To be done:
Take the lines from the beginning of the data below through the line holding "return f.ramp(x, -0.12, -0.03)" and return exactly those.

Data excerpt:
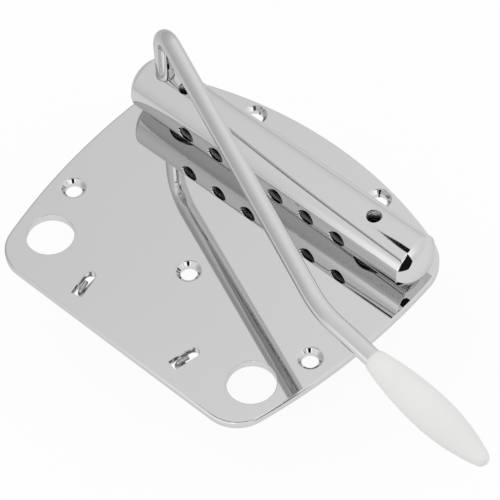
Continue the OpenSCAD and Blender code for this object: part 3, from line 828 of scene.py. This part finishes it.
def lay_floor():
    """A wide pale floor just below the feet of the posts. Seen directly or in a mirror it is
    nearly white and keeps a soft shadow, and mirrors see it darker to the west."""
    reach, level = 3.0, -0.026
    made, f = material("pale floor")
    mirrored = f.ray("Glossy")
    grain = f.noise(f.place(), scale=40.0, detail=2.0)
    matt = f.node("ShaderNodeBsdfDiffuse", {}, {"Color": f.blend(grain, grey(0.86), grey(0.88))})
    x, _, _ = f.parts()
    west = mirrored * f.fall(x, -0.25, -0.02)
    white = f.shine("Emission", f.blend(west, grey(1), grey(0.7)))
    lift = f.ray("Camera").or_larger(mirrored) * 0.93
    f.end(f.either(lift, matt, white))
    add_stage("floor", [(-reach, -reach, level), (reach, -reach, level), (reach, reach, level),
                        (-reach, reach, level)], made)


def card(name, corners, glow, fade=None):
    """A card beside the object, in millimetres, that only mirrors see. It glows evenly, and
    fade may give how much of it is there from its own place."""
    made, f = material(name)
    light = f.shine("Emission", grey(glow))
    if fade:
        light = f.either(fade(f), f.node("ShaderNodeBsdfTransparent"), light)
    f.end(light)
    held = add_stage(name, (np.array(corners) * MM).tolist(), made)
    held.visible_camera = held.visible_diffuse = False
    held.visible_shadow = held.visible_transmission = False


def front_fade(f):
    """The bright card fades out to its left, its right and its top."""
    x, _, z = f.parts()
    return f.ramp(x, -0.12, -0.03) * f.fall(x, 0.16, 0.19) * f.fall(z, 0.04, 0.14)


def soft_box(name, spot, size, watts):
    """A square lamp at a place, in metres, turned to face the object."""
    lamp = bpy.data.lights.new(name, "AREA")
    lamp.shape, lamp.size, lamp.energy = "SQUARE", size, watts
    held = add_object(name, lamp)
    held.location = spot
    held.visible_glossy = False
    held.rotation_mode = "QUATERNION"
    aim = Vector((0.02, 0.03, 0))
    held.rotation_quaternion = (aim - held.location).to_track_quat("-Z", "Y")


def set_camera():
    """The photograph's view, fitted to the holes, the plate's outline, the bar and the arm. It
    looks at a point on the plate from a distance in metres."""
    azimuth, elevation, roll = (math.radians(a) for a in (45.42, 53.23, -3.909))
    aim, distance = Vector((7.843, 31.507, PLATE_T)) * MM, 0.72133
    focal_px, picture_px, sensor_mm = 2675.2, 500, 36
    back = Vector((math.sin(azimuth) * math.cos(elevation),
                   -math.cos(azimuth) * math.cos(elevation), math.sin(elevation)))
    level = Vector((math.cos(azimuth), math.sin(azimuth), 0))
    upright = back.cross(level)
    right = math.cos(roll) * level + math.sin(roll) * upright
    up = math.cos(roll) * upright - math.sin(roll) * level
    data = bpy.data.cameras.new("camera")
    data.lens, data.sensor_width = focal_px / picture_px * sensor_mm, sensor_mm
    data.clip_start, data.clip_end = 0.05, 20
    camera = add_object("camera", data)
    turn = Matrix((right, up, back)).transposed().to_4x4()
    camera.matrix_world = Matrix.Translation(aim + back * distance) @ turn
    bpy.context.scene.camera = camera


# ---- The scene ----

add_polished("base_plate", plate_mesh, PLATE_CHROME, "plate")
add_polished("tailpiece_bar", bar_mesh, BAR_CHROME, "bar")
add_arm()
add_posts()
add_springs()
dress_world()
lay_floor()
card("bright card", [(-120, -190, -25), (190, -190, -25), (190, -190, 180), (-120, -190, 180)],
     glow=1.36, fade=front_fade)
# The domed bass end mirrors these corners at the corners of its dark patch
card("dark card", [(200, 40, 20), (170, 10, -25), (126, -35, -25), (133, -24, 14),
                   (144, 2, 46), (176, 28, 93)], glow=0.01)
soft_box("key", (-0.9, -0.5, 1.3), size=0.9, watts=5)
soft_box("fill", (1.1, 0.4, 1.0), size=1.0, watts=2)
set_camera()
bpy.context.scene.view_settings.view_transform = "Standard"
# Light goes to and fro between the bar and the plate more often than the usual limit
bpy.context.scene.cycles.glossy_bounces = 12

Result for this exercise:
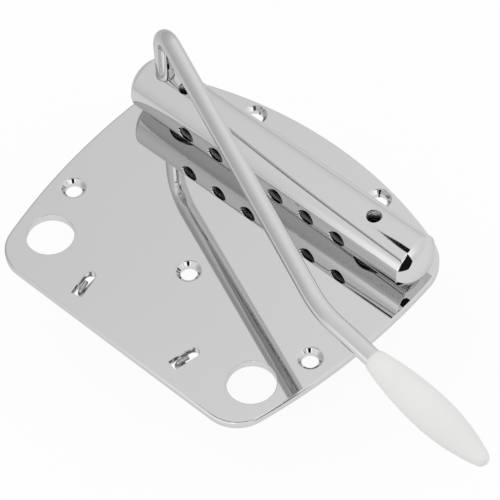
Continue the OpenSCAD and Blender code for this object: part 3, from line 828 of scene.py. This part finishes it.
def lay_floor():
    """A wide pale floor just below the feet of the posts. Seen directly or in a mirror it is
    nearly white and keeps a soft shadow, and mirrors see it darker to the west."""
    reach, level = 3.0, -0.026
    made, f = material("pale floor")
    mirrored = f.ray("Glossy")
    grain = f.noise(f.place(), scale=40.0, detail=2.0)
    matt = f.node("ShaderNodeBsdfDiffuse", {}, {"Color": f.blend(grain, grey(0.86), grey(0.88))})
    x, _, _ = f.parts()
    west = mirrored * f.fall(x, -0.25, -0.02)
    white = f.shine("Emission", f.blend(west, grey(1), grey(0.7)))
    lift = f.ray("Camera").or_larger(mirrored) * 0.93
    f.end(f.either(lift, matt, white))
    add_stage("floor", [(-reach, -reach, level), (reach, -reach, level), (reach, reach, level),
                        (-reach, reach, level)], made)


def card(name, corners, glow, fade=None):
    """A card beside the object, in millimetres, that only mirrors see. It glows evenly, and
    fade may give how much of it is there from its own place."""
    made, f = material(name)
    light = f.shine("Emission", grey(glow))
    if fade:
        light = f.either(fade(f), f.node("ShaderNodeBsdfTransparent"), light)
    f.end(light)
    held = add_stage(name, (np.array(corners) * MM).tolist(), made)
    held.visible_camera = held.visible_diffuse = False
    held.visible_shadow = held.visible_transmission = False


def front_fade(f):
    """The bright card fades out to its left, its right and its top."""
    x, _, z = f.parts()
    return f.ramp(x, -0.12, -0.03) * f.fall(x, 0.16, 0.19) * f.fall(z, 0.04, 0.14)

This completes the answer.